◆ TASK ◆
Using the data below, return the stretch from the line that contains "Recreate this object" through the line that contains "const TOE_RADIUS = 2.3;", both included, exactly as it stands and nothing beyond it.

◆ MATERIAL FOR THIS TASK ◆
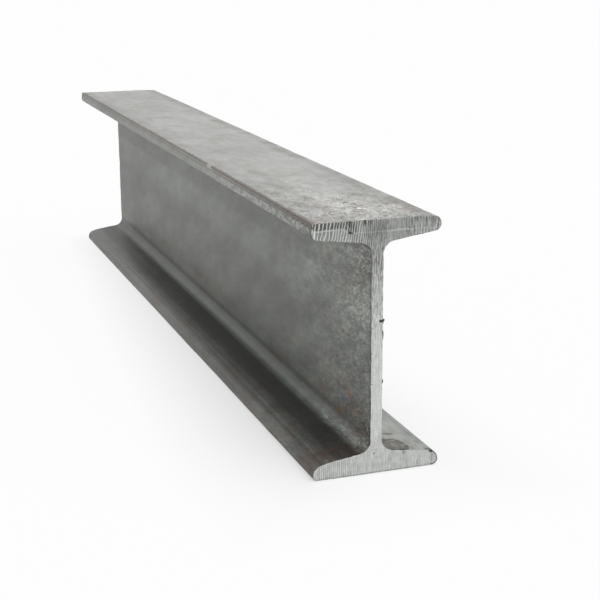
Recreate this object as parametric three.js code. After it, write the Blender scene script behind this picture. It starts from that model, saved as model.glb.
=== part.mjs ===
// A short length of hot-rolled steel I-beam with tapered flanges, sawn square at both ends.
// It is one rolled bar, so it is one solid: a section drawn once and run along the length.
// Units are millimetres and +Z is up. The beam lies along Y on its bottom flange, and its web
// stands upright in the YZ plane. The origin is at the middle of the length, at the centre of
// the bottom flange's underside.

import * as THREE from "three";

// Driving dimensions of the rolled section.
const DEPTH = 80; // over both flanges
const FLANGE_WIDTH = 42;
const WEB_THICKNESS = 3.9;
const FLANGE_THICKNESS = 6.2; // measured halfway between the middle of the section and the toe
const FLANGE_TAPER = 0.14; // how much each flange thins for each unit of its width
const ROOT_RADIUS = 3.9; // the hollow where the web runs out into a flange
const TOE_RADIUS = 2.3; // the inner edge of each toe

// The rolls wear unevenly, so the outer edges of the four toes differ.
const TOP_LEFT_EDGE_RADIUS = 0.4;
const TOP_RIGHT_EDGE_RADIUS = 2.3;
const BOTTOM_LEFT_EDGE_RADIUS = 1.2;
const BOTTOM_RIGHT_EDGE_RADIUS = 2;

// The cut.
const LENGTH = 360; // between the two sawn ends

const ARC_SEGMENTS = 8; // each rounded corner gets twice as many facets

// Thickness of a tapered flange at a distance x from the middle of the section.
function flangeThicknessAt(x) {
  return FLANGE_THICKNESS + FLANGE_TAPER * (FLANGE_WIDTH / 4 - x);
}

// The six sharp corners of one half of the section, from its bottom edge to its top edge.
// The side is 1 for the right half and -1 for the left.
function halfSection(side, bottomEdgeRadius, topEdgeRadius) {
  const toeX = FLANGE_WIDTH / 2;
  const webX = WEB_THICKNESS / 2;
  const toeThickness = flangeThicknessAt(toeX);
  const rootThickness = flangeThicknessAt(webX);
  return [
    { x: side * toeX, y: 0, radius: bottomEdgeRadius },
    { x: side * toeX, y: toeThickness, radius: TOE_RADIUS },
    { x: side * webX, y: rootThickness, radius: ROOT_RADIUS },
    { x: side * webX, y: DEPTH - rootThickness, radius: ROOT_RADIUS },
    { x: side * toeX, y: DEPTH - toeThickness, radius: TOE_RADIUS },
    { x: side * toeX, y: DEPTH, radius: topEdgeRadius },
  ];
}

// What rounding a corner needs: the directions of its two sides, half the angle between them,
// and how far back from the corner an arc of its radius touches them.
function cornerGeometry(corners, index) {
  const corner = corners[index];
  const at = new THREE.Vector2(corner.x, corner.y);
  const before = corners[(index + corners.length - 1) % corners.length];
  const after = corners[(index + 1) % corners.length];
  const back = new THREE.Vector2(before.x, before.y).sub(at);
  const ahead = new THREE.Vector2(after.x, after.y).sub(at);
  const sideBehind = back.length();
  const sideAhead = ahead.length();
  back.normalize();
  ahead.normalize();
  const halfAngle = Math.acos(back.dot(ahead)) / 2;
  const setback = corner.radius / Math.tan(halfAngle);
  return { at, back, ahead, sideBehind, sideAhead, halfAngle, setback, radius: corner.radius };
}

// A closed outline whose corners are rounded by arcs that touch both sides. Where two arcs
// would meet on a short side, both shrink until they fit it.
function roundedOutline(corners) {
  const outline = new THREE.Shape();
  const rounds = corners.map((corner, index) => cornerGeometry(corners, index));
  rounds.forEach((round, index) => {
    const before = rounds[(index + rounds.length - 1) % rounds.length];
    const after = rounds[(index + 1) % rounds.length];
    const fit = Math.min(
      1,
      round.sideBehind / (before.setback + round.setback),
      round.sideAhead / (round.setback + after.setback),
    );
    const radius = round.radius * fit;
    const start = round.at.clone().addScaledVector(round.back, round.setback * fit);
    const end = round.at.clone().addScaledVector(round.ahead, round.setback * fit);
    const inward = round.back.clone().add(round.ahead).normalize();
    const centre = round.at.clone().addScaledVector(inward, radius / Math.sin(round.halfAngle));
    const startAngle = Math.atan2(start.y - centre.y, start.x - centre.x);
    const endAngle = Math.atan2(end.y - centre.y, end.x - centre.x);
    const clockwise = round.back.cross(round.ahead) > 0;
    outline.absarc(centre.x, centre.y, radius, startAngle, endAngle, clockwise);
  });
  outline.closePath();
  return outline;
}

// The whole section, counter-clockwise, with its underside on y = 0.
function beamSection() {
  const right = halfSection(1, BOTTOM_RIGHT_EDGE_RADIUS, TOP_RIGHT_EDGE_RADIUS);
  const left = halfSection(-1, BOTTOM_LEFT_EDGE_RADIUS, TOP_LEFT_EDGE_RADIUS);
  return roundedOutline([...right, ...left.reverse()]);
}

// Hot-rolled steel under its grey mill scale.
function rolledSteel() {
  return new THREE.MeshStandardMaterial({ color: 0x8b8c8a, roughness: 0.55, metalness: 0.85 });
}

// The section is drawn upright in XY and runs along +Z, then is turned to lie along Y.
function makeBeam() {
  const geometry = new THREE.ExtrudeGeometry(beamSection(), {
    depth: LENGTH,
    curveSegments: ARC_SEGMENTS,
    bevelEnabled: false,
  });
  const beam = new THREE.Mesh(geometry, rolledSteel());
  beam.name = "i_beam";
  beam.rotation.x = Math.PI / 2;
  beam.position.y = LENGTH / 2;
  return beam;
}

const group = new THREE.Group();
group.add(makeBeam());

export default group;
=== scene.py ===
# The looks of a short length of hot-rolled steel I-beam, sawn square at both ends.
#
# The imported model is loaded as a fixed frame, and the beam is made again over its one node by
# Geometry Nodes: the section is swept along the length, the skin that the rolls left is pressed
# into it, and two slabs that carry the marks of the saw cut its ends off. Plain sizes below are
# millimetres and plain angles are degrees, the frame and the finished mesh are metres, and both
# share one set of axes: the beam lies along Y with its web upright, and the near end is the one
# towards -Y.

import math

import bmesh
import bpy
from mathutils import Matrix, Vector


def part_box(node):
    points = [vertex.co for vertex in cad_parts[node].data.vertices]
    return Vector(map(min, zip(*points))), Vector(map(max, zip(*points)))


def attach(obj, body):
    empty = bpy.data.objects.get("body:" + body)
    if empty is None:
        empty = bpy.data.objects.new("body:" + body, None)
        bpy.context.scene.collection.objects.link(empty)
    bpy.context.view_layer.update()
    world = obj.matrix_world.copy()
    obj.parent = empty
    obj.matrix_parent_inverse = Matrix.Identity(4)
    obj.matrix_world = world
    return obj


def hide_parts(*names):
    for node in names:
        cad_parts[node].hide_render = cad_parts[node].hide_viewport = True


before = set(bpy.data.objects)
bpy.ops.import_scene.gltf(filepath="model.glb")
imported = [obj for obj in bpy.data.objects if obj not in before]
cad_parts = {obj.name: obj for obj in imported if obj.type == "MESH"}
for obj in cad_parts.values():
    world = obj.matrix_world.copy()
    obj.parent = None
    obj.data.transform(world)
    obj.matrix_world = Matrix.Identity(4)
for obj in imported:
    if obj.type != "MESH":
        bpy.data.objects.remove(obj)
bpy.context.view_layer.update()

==

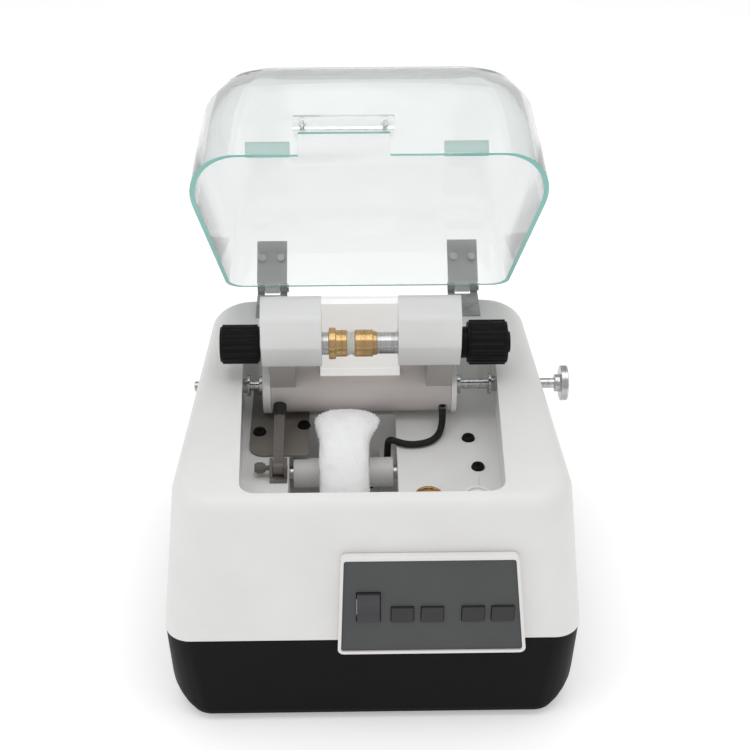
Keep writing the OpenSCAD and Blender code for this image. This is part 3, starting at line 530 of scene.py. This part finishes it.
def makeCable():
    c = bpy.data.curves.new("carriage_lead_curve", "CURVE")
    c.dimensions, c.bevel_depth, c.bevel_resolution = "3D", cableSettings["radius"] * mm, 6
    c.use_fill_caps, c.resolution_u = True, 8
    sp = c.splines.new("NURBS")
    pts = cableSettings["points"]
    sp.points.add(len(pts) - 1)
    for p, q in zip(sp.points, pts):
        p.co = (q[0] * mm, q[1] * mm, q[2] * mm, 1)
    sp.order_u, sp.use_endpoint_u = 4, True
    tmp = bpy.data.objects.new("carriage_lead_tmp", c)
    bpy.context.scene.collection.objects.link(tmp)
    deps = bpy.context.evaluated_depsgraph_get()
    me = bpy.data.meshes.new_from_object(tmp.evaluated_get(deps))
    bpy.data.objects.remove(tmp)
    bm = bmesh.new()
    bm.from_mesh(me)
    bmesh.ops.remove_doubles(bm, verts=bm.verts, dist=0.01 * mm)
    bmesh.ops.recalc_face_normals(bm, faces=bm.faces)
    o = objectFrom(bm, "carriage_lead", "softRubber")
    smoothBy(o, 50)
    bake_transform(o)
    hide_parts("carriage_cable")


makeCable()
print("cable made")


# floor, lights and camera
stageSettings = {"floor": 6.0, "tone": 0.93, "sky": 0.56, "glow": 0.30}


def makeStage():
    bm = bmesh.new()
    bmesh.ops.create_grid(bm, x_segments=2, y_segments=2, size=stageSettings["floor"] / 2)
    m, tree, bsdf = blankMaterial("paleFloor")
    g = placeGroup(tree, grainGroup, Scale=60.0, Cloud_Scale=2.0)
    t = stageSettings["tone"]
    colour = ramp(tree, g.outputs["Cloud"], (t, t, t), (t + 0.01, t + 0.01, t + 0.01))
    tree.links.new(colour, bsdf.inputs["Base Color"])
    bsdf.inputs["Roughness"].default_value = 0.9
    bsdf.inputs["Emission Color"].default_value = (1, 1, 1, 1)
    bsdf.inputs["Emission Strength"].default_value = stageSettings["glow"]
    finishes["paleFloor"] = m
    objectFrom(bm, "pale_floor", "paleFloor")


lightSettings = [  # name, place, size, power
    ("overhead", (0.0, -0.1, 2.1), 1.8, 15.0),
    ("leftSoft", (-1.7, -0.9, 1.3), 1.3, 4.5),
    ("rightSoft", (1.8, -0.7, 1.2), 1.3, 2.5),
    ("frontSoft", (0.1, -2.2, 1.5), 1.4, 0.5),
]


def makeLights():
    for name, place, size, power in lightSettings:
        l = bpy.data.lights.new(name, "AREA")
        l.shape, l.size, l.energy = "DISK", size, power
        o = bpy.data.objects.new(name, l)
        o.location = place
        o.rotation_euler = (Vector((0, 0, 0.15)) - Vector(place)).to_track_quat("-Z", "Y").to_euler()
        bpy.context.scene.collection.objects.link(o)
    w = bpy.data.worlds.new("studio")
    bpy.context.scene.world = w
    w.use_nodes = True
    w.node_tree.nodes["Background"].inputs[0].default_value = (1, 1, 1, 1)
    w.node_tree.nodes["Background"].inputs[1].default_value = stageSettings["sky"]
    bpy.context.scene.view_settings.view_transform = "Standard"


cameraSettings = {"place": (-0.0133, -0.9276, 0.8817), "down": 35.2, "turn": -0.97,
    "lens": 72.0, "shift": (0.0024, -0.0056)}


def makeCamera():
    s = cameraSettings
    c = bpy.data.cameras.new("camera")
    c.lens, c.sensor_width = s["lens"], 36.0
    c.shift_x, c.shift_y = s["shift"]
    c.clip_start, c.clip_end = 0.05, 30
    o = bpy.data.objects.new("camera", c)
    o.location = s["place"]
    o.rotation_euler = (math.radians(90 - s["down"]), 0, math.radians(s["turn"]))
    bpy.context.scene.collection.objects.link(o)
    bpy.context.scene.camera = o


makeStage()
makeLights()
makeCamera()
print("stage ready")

==

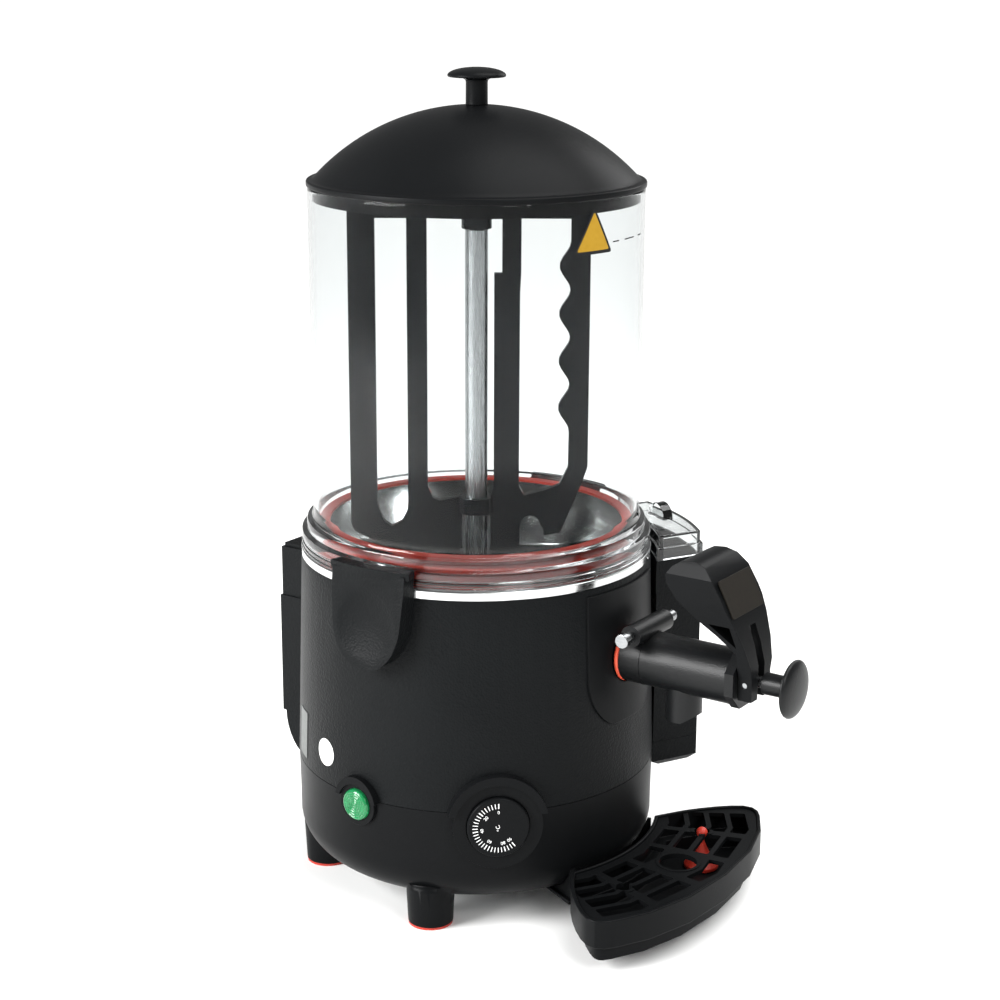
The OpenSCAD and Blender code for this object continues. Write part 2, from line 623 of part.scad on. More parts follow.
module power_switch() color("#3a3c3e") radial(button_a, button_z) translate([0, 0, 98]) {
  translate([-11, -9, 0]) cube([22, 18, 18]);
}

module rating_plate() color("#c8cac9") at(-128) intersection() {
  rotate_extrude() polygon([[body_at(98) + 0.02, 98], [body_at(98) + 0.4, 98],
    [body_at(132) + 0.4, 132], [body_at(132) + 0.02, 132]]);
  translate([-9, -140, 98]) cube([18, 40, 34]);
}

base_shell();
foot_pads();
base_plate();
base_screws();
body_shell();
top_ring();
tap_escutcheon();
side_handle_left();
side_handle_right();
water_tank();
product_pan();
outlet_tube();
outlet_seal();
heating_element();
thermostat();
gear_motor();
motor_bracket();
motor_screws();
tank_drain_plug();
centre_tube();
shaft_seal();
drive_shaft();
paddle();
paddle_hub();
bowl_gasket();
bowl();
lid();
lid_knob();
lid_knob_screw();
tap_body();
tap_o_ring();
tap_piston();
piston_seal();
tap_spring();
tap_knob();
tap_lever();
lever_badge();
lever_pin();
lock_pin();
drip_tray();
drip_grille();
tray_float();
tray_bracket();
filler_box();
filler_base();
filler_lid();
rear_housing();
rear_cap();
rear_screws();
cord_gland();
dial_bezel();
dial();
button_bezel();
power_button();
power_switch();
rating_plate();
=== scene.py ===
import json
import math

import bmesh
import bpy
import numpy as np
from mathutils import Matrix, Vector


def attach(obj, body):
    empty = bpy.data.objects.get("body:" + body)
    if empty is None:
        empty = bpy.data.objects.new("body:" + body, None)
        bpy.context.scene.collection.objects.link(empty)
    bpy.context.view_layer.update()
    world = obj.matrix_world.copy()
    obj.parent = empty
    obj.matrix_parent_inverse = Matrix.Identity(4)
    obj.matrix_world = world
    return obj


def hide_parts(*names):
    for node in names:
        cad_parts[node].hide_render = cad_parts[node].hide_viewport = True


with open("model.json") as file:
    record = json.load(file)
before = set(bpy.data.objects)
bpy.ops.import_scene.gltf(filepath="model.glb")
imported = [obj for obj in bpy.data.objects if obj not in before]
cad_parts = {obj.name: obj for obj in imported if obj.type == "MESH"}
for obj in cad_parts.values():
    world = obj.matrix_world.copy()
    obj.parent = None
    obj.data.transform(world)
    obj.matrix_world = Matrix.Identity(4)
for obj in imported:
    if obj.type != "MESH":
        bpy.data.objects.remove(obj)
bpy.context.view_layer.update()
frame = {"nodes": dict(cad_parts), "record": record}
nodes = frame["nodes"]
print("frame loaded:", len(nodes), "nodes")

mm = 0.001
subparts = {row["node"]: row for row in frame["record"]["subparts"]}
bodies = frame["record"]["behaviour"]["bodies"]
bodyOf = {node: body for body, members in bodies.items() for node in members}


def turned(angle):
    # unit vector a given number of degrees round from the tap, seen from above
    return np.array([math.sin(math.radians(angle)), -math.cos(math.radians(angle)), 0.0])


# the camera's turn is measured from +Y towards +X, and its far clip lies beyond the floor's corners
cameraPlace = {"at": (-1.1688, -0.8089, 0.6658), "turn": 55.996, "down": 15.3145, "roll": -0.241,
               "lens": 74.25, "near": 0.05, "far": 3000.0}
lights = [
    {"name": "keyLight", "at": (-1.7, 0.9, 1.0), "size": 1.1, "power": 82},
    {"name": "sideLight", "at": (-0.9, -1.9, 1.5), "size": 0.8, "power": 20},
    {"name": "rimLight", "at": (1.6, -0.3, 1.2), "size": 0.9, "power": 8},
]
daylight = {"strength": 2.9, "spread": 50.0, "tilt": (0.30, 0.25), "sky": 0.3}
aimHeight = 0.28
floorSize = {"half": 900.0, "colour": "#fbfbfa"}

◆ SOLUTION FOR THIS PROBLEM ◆
Recreate this object as parametric three.js code. After it, write the Blender scene script behind this picture. It starts from that model, saved as model.glb.
=== part.mjs ===
// A short length of hot-rolled steel I-beam with tapered flanges, sawn square at both ends.
// It is one rolled bar, so it is one solid: a section drawn once and run along the length.
// Units are millimetres and +Z is up. The beam lies along Y on its bottom flange, and its web
// stands upright in the YZ plane. The origin is at the middle of the length, at the centre of
// the bottom flange's underside.

import * as THREE from "three";

// Driving dimensions of the rolled section.
const DEPTH = 80; // over both flanges
const FLANGE_WIDTH = 42;
const WEB_THICKNESS = 3.9;
const FLANGE_THICKNESS = 6.2; // measured halfway between the middle of the section and the toe
const FLANGE_TAPER = 0.14; // how much each flange thins for each unit of its width
const ROOT_RADIUS = 3.9; // the hollow where the web runs out into a flange
const TOE_RADIUS = 2.3; // the inner edge of each toe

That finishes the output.